**PROBLEM TO WORK ON:** Reproduce, word for word, every line from the first one down to the line containing "rim's ground face.", and nothing else.

○ ○ ○ ○

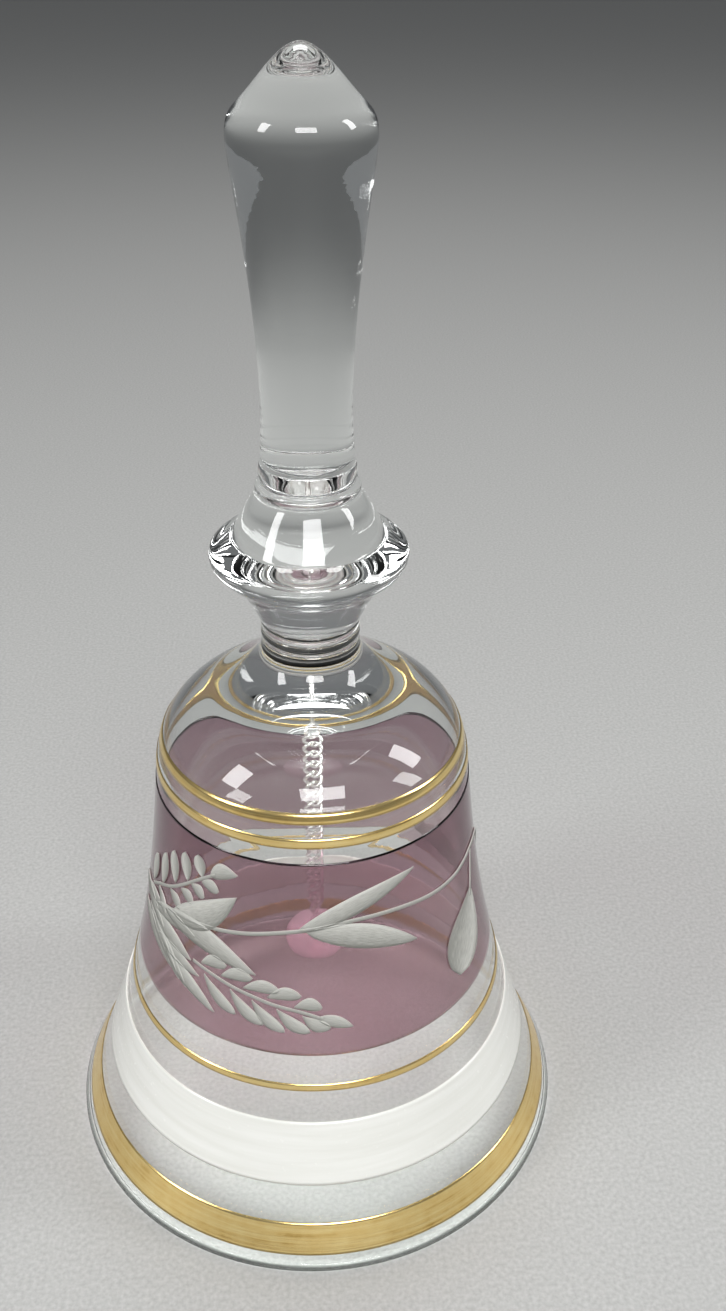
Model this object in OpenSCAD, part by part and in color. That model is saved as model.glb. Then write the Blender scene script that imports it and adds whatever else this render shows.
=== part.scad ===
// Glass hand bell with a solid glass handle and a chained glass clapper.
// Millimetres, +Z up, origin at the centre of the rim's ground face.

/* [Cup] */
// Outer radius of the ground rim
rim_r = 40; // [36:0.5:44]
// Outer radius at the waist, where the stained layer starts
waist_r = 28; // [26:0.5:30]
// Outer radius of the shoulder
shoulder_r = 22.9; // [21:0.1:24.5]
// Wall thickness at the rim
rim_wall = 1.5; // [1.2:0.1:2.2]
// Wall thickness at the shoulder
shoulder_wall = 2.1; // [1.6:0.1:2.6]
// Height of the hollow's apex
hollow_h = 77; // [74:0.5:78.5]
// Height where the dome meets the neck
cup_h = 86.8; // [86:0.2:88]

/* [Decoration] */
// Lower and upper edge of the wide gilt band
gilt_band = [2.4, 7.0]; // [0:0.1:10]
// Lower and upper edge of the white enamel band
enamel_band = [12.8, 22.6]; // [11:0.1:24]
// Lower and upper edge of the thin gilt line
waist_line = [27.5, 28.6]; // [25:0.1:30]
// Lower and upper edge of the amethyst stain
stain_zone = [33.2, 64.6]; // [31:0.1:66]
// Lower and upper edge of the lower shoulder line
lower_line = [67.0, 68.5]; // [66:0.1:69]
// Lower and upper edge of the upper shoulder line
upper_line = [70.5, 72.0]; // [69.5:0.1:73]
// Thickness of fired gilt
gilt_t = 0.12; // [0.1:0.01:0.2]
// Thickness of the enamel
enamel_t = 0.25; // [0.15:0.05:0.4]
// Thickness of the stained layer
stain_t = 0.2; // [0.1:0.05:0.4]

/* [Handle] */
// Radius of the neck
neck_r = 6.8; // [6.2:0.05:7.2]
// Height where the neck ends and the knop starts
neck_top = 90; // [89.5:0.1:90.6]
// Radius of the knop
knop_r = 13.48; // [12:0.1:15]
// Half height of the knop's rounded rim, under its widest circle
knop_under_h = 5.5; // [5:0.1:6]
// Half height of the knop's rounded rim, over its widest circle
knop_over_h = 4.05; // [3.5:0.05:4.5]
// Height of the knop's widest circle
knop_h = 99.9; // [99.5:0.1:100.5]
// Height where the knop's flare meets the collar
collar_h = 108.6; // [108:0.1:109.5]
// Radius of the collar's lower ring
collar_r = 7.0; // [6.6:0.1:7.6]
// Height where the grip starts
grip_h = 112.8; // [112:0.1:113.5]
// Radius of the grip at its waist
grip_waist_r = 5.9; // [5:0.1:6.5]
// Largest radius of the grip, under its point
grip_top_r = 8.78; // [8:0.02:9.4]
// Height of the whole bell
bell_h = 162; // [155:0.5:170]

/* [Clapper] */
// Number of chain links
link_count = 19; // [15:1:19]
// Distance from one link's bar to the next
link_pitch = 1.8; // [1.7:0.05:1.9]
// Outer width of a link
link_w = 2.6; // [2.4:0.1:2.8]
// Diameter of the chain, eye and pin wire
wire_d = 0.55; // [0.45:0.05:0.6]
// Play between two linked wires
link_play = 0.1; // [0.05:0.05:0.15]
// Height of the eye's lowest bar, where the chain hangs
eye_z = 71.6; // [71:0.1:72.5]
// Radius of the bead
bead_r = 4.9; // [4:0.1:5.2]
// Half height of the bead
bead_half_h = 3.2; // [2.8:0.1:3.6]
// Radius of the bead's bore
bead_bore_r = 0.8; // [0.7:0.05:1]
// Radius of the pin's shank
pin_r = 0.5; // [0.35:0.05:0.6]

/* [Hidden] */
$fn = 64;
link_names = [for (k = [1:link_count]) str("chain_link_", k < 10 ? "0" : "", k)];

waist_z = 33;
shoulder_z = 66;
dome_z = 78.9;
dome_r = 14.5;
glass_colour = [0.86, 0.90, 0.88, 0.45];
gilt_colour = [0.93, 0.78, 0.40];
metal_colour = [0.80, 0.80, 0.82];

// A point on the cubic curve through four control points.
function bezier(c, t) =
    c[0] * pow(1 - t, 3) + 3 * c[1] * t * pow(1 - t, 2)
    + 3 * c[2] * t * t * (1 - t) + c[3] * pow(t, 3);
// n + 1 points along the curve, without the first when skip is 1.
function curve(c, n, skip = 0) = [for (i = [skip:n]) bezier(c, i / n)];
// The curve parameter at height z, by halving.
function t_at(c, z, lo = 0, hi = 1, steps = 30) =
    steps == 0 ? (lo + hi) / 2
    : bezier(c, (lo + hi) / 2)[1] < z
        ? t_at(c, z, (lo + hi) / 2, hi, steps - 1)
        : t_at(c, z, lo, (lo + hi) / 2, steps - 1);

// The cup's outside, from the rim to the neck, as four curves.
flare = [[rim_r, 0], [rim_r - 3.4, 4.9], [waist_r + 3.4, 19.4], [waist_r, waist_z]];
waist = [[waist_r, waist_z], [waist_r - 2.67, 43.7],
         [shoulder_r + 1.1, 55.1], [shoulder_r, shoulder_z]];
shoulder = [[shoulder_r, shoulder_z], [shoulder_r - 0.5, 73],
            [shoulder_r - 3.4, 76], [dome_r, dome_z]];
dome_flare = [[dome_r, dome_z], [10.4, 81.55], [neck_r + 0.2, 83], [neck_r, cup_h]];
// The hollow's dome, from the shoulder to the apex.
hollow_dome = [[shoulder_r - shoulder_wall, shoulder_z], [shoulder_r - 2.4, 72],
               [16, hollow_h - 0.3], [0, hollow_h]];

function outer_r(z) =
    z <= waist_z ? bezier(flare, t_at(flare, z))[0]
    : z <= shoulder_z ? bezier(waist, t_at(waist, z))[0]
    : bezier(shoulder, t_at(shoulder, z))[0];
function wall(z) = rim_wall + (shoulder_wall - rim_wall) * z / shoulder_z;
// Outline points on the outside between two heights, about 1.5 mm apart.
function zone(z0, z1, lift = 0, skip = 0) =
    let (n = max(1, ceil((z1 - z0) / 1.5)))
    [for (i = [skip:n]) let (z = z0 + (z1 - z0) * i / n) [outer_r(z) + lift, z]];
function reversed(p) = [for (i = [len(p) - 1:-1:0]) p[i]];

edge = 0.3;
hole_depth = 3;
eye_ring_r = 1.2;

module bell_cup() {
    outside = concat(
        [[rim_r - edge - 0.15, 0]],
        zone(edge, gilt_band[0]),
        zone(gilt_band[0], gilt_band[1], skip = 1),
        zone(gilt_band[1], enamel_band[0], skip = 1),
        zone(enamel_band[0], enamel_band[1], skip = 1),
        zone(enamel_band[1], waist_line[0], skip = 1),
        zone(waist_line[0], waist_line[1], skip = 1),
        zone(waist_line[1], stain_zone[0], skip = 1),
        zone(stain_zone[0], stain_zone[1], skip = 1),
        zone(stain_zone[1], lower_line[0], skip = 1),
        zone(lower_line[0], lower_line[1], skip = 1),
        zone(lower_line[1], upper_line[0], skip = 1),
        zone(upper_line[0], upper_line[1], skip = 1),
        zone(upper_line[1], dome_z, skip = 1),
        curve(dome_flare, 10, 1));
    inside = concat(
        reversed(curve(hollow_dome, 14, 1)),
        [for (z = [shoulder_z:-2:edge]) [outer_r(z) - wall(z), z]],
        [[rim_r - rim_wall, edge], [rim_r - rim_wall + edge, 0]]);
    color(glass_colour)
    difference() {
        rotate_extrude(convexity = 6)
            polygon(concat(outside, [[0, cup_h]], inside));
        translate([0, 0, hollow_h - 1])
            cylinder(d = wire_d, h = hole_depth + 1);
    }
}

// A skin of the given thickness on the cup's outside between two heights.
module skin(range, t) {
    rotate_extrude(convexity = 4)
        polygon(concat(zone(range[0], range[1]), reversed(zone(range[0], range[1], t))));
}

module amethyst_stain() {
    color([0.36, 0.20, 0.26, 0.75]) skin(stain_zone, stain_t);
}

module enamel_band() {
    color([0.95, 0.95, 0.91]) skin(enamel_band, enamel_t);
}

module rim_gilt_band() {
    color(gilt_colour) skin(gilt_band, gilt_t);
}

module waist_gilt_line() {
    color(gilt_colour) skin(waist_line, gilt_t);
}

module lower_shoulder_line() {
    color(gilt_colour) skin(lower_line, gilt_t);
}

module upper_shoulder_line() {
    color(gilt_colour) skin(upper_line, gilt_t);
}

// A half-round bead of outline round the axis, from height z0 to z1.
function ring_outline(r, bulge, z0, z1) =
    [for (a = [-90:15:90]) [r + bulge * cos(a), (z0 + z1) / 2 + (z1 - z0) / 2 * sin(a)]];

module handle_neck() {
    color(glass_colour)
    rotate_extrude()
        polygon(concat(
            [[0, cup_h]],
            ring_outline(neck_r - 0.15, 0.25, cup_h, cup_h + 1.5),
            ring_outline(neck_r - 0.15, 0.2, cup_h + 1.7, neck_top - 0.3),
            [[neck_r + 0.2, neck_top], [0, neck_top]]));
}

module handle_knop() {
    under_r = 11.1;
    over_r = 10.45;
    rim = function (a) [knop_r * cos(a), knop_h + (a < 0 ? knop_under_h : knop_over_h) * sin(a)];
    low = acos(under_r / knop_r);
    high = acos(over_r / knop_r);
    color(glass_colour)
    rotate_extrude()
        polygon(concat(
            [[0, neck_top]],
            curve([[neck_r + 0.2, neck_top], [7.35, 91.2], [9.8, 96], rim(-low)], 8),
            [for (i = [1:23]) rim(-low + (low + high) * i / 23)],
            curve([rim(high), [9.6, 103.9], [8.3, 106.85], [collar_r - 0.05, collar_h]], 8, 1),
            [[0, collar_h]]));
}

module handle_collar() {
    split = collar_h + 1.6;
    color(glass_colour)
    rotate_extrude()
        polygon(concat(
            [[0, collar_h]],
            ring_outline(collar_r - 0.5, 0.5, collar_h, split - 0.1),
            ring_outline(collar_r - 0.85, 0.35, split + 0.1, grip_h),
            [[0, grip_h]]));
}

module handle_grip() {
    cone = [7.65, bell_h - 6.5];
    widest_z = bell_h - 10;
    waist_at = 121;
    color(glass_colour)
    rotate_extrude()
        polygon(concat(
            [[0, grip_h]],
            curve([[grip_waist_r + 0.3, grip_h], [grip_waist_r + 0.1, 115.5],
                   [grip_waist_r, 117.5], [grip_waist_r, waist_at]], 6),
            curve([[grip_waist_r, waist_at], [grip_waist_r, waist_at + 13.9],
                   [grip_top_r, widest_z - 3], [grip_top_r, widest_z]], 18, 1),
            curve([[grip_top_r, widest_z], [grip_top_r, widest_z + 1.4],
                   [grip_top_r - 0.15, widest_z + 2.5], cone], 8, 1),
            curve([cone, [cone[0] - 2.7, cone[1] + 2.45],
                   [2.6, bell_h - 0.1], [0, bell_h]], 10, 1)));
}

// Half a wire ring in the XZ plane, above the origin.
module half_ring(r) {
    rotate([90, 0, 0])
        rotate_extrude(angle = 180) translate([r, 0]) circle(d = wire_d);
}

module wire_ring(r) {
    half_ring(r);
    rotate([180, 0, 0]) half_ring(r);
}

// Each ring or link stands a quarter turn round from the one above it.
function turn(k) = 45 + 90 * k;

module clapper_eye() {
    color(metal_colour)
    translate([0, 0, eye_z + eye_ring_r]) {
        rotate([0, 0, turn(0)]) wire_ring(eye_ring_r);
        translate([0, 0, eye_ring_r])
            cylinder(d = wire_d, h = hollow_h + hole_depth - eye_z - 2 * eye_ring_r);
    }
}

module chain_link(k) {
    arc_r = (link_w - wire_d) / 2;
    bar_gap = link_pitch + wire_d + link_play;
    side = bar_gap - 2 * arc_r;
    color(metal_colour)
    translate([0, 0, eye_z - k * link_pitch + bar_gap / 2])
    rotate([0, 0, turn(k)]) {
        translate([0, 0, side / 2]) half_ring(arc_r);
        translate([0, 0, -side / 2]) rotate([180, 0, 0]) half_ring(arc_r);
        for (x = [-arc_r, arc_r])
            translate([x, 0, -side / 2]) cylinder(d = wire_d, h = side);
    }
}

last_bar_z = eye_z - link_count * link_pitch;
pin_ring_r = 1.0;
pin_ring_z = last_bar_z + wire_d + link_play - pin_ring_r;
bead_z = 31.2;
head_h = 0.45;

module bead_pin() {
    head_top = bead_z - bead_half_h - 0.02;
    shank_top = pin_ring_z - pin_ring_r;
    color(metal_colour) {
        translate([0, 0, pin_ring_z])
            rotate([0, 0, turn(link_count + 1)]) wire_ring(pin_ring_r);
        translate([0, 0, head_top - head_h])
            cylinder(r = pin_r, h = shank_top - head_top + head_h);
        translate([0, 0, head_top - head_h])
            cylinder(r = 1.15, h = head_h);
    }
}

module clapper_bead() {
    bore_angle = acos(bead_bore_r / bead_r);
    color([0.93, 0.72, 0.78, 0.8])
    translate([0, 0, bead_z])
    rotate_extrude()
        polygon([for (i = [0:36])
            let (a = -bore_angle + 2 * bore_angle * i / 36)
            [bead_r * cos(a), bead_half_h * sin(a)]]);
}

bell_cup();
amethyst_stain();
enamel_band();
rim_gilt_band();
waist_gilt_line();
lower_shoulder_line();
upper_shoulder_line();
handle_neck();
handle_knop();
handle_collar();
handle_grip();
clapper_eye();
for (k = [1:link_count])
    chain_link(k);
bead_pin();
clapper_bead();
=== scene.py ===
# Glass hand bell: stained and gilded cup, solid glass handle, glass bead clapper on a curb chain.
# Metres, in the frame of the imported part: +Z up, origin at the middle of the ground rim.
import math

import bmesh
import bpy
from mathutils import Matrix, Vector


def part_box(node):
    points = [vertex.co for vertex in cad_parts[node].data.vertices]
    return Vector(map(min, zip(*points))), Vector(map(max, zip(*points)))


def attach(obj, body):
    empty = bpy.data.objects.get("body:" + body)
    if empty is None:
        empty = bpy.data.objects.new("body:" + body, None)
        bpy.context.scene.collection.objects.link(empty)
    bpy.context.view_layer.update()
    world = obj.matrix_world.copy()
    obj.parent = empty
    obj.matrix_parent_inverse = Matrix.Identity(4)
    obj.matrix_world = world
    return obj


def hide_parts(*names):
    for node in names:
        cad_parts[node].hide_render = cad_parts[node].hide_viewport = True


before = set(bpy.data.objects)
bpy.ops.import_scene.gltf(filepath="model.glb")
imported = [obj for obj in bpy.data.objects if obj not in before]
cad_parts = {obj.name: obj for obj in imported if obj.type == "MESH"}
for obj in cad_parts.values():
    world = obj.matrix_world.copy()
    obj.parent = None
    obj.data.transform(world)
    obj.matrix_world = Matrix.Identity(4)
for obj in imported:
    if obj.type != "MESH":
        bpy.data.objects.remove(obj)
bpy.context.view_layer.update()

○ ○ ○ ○

**OUTPUT FOR THIS TASK:**
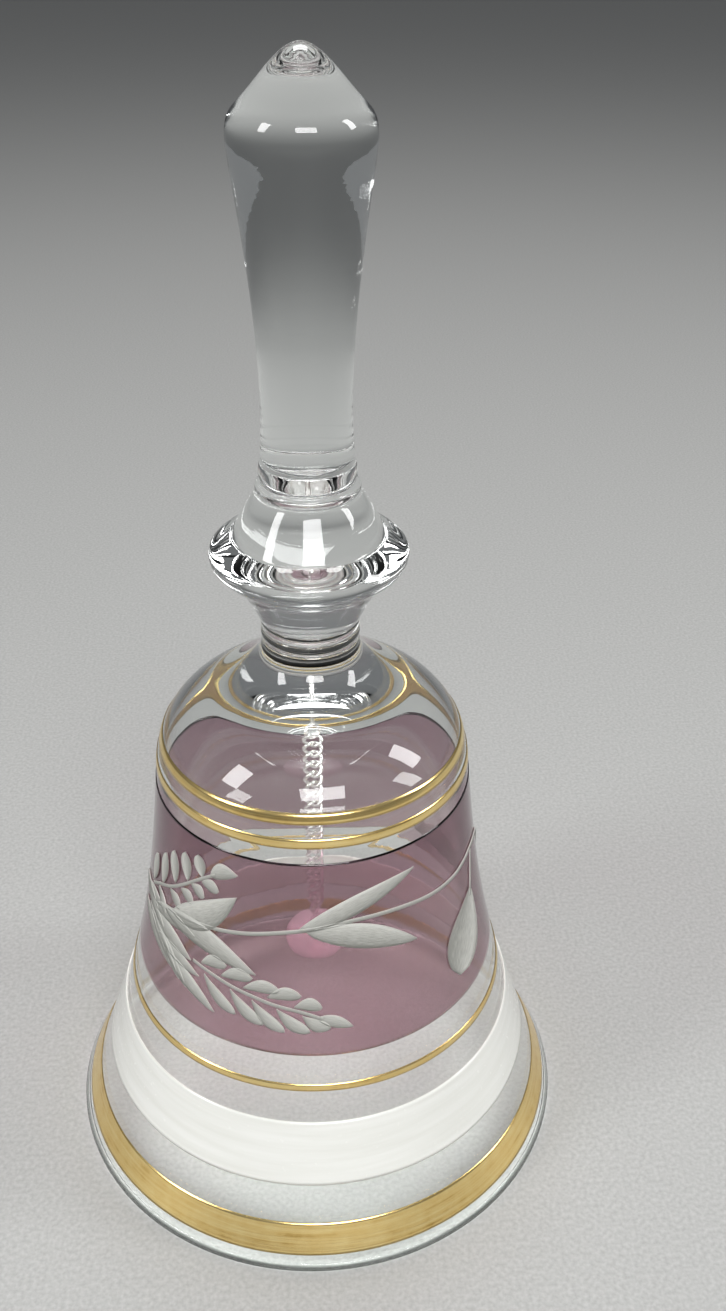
Model this object in OpenSCAD, part by part and in color. That model is saved as model.glb. Then write the Blender scene script that imports it and adds whatever else this render shows.
=== part.scad ===
// Glass hand bell with a solid glass handle and a chained glass clapper.
// Millimetres, +Z up, origin at the centre of the rim's ground face.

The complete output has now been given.